● Instructions for the task
Only the lines between the line with "Write the build123d" and the line with "DIFFERENTIAL_RADIUS = 165", together with those two lines themselves, are to be copied exactly.

** begin Entries shown **

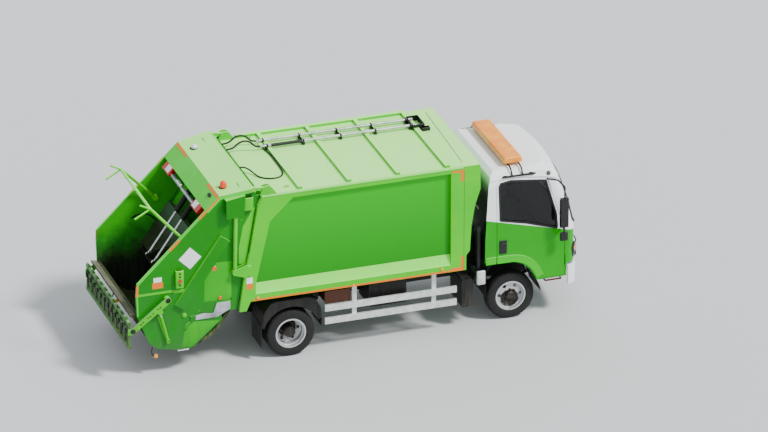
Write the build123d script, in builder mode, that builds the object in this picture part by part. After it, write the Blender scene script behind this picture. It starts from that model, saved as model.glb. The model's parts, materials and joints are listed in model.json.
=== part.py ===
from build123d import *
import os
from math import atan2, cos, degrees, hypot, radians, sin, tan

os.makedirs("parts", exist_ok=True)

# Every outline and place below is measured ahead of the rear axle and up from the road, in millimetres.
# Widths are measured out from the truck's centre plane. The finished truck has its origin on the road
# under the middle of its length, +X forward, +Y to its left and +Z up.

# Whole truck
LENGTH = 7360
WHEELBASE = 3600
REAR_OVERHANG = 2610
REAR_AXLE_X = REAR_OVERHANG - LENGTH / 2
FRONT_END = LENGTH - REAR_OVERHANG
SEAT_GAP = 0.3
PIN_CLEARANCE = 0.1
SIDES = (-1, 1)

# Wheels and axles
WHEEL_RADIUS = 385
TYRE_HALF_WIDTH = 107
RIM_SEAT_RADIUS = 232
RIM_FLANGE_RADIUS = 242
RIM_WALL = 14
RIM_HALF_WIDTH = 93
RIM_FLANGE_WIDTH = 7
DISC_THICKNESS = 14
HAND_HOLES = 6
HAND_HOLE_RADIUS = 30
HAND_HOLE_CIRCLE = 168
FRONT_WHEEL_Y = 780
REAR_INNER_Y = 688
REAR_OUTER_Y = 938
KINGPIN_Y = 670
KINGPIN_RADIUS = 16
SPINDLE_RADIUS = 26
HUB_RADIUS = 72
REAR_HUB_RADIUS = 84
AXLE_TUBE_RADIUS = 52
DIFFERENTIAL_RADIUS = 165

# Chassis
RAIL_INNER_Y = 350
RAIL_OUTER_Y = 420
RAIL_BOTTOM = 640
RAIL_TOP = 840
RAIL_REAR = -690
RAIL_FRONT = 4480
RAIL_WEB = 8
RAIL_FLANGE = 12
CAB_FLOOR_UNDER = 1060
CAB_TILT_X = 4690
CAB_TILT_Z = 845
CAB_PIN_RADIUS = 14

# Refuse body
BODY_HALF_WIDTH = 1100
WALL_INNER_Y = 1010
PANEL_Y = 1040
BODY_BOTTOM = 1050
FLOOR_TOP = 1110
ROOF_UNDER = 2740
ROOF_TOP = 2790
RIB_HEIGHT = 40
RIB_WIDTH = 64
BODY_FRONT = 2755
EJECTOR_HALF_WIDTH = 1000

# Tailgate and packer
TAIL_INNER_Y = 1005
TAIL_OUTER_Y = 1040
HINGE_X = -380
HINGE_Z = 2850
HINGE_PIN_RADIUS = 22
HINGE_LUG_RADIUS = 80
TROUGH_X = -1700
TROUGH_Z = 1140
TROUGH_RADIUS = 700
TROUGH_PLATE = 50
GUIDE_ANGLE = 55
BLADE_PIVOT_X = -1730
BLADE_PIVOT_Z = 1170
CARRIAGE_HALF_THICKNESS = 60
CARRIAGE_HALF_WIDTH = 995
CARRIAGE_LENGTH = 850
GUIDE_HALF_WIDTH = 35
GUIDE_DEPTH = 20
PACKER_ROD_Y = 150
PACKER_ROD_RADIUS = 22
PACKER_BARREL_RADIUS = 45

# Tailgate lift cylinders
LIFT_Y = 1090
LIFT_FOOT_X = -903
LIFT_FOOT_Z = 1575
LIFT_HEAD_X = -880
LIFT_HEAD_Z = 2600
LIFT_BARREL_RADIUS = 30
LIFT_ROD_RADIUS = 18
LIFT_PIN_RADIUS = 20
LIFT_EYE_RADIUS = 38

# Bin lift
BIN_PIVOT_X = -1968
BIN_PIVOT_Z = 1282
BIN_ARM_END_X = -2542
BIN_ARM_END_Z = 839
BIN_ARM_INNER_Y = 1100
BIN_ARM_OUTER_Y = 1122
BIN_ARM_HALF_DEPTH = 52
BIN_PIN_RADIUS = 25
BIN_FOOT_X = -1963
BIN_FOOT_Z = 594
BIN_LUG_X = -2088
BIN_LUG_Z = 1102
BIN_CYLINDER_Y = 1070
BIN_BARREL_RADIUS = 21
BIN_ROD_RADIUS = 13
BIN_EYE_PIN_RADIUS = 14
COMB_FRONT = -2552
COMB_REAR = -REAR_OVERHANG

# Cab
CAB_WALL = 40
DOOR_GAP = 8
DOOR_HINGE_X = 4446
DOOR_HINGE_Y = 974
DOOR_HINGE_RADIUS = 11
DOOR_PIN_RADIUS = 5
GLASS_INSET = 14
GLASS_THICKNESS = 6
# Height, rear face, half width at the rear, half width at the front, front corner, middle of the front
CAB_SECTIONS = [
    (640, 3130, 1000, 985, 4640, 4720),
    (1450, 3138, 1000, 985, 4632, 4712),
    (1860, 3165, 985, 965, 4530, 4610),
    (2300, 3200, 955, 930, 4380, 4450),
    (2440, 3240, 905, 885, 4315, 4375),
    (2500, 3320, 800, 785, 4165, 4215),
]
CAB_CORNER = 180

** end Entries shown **
** begin Entries shown **

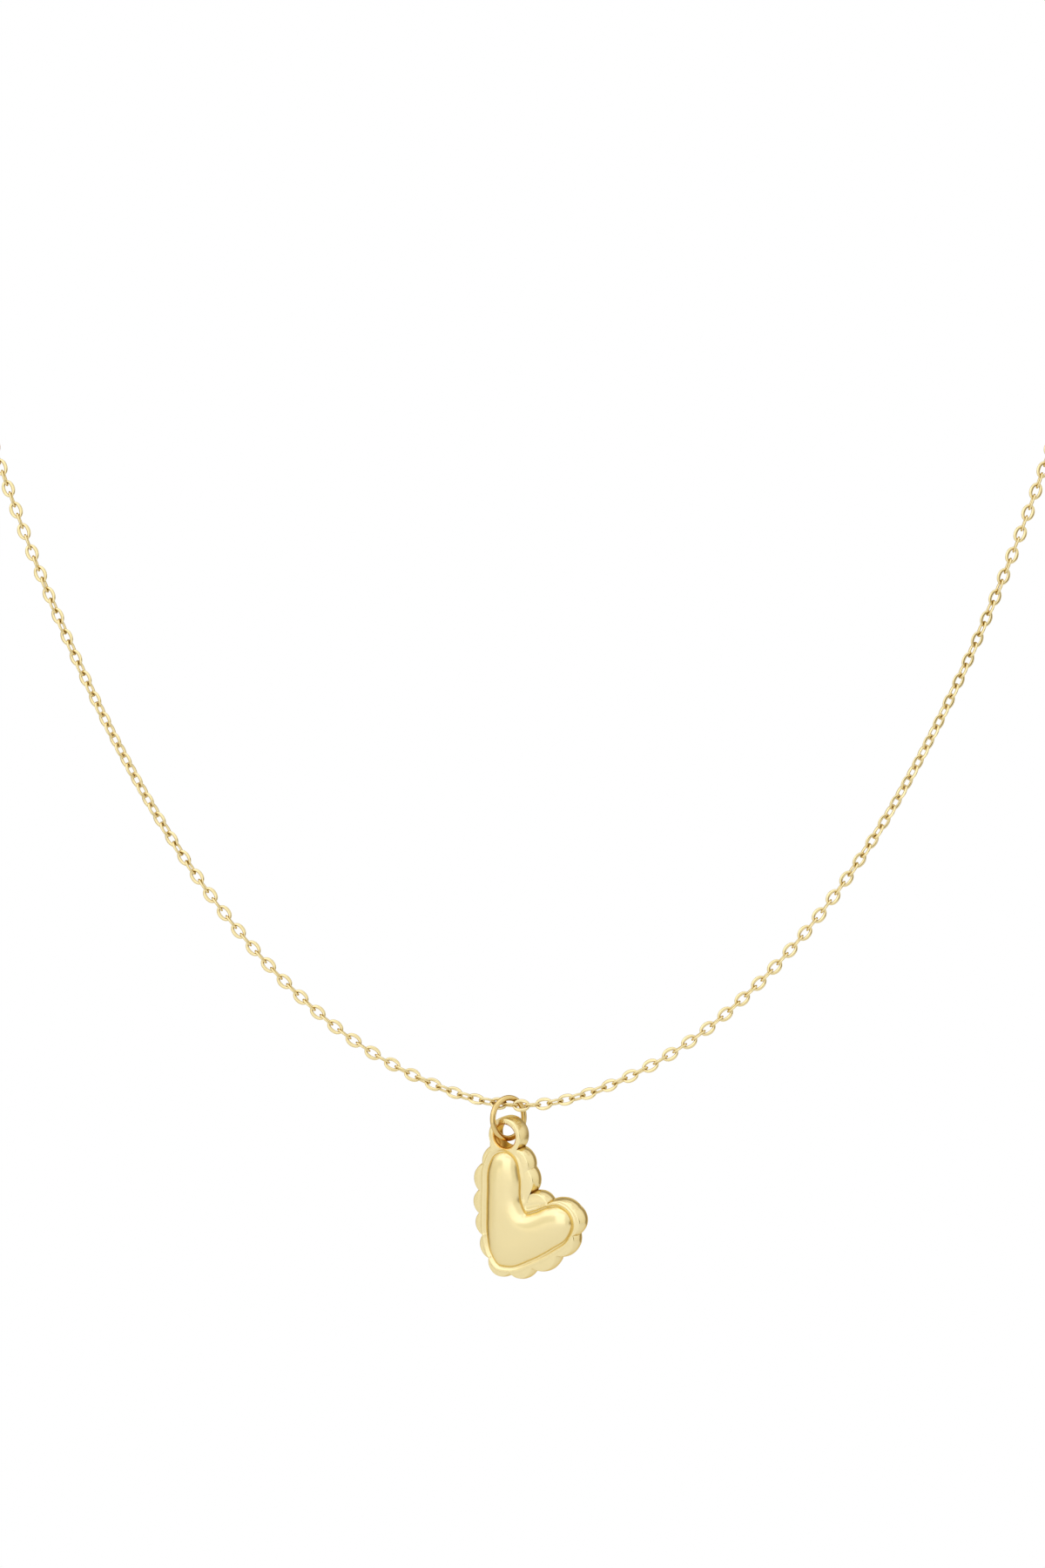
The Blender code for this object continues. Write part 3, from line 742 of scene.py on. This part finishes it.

** end Entries shown **
** begin Entries shown **

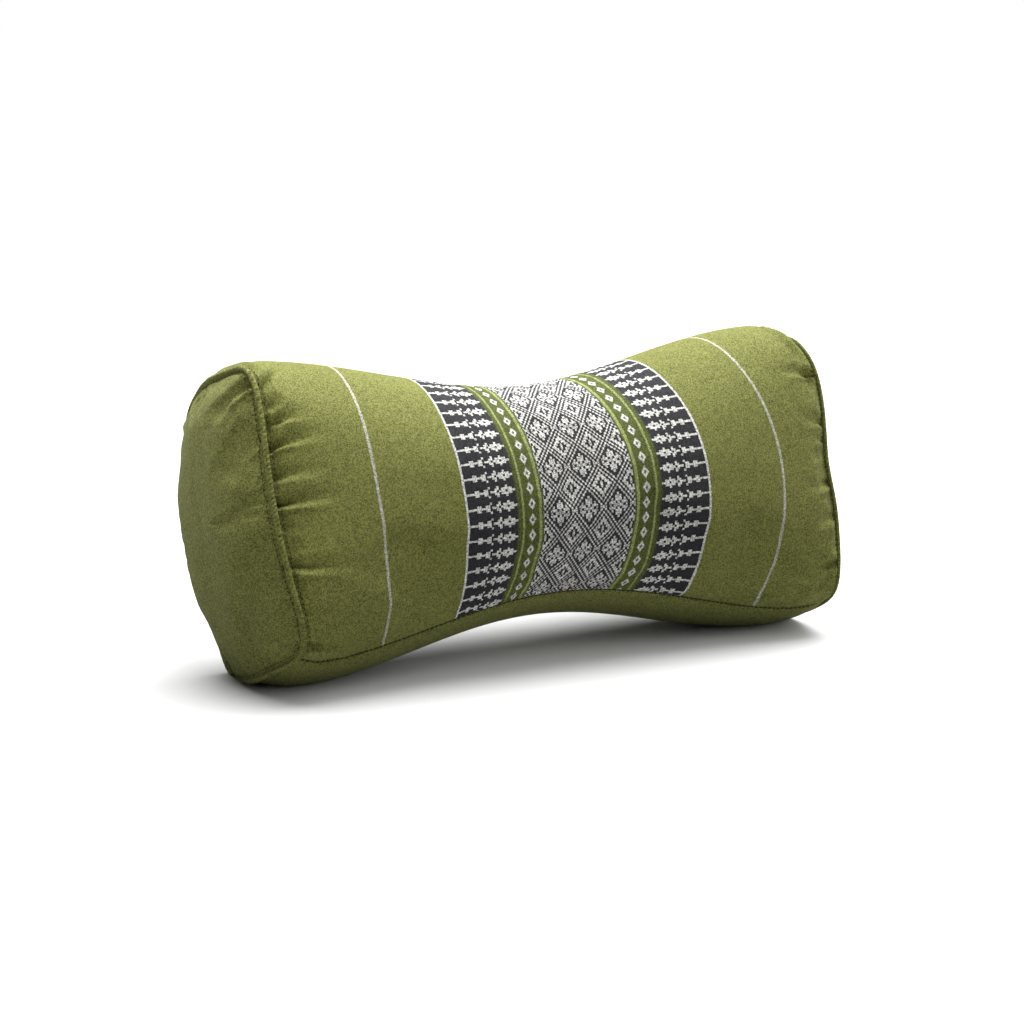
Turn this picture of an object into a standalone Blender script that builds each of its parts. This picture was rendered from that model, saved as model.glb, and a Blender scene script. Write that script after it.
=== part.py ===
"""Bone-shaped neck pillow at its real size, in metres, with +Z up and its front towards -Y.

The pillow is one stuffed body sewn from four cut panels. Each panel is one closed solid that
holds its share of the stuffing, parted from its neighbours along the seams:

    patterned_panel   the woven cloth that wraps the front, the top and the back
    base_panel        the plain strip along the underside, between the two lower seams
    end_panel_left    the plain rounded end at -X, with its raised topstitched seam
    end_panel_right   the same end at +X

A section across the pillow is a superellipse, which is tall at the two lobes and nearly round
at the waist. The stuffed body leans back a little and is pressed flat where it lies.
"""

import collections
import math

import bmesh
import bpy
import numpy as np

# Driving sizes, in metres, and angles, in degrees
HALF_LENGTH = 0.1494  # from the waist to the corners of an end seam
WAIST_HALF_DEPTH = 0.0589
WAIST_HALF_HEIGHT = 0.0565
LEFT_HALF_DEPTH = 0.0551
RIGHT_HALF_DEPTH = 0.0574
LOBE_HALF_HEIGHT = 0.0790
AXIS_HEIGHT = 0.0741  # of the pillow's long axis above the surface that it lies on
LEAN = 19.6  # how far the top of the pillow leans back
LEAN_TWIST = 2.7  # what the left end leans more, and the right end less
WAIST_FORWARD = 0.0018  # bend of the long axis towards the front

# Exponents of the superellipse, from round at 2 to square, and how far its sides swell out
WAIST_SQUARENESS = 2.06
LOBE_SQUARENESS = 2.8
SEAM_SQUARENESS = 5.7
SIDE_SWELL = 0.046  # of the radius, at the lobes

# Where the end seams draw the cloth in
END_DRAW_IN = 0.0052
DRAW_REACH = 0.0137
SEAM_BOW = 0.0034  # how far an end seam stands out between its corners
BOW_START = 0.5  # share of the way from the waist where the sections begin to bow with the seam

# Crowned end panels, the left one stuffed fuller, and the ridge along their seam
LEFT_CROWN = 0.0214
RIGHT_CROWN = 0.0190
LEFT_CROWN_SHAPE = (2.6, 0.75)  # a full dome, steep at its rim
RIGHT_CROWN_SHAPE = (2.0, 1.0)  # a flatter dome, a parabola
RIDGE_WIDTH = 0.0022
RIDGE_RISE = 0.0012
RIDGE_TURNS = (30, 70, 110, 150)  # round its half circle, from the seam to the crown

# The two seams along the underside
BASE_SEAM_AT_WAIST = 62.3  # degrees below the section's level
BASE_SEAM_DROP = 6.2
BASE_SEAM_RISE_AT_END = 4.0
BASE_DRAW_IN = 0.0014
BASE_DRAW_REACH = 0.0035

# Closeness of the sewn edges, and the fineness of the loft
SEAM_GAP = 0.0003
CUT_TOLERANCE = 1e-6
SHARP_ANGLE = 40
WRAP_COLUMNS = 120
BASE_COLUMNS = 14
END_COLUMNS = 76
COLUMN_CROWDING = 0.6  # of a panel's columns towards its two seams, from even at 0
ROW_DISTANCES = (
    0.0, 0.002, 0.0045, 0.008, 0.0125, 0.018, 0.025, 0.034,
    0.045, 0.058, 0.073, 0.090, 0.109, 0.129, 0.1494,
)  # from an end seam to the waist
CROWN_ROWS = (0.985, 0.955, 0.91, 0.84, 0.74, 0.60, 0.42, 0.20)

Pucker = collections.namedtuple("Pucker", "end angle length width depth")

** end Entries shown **

● Full output
Write the build123d script, in builder mode, that builds the object in this picture part by part. After it, write the Blender scene script behind this picture. It starts from that model, saved as model.glb. The model's parts, materials and joints are listed in model.json.
=== part.py ===
from build123d import *
import os
from math import atan2, cos, degrees, hypot, radians, sin, tan

os.makedirs("parts", exist_ok=True)

# Every outline and place below is measured ahead of the rear axle and up from the road, in millimetres.
# Widths are measured out from the truck's centre plane. The finished truck has its origin on the road
# under the middle of its length, +X forward, +Y to its left and +Z up.

# Whole truck
LENGTH = 7360
WHEELBASE = 3600
REAR_OVERHANG = 2610
REAR_AXLE_X = REAR_OVERHANG - LENGTH / 2
FRONT_END = LENGTH - REAR_OVERHANG
SEAT_GAP = 0.3
PIN_CLEARANCE = 0.1
SIDES = (-1, 1)

# Wheels and axles
WHEEL_RADIUS = 385
TYRE_HALF_WIDTH = 107
RIM_SEAT_RADIUS = 232
RIM_FLANGE_RADIUS = 242
RIM_WALL = 14
RIM_HALF_WIDTH = 93
RIM_FLANGE_WIDTH = 7
DISC_THICKNESS = 14
HAND_HOLES = 6
HAND_HOLE_RADIUS = 30
HAND_HOLE_CIRCLE = 168
FRONT_WHEEL_Y = 780
REAR_INNER_Y = 688
REAR_OUTER_Y = 938
KINGPIN_Y = 670
KINGPIN_RADIUS = 16
SPINDLE_RADIUS = 26
HUB_RADIUS = 72
REAR_HUB_RADIUS = 84
AXLE_TUBE_RADIUS = 52
DIFFERENTIAL_RADIUS = 165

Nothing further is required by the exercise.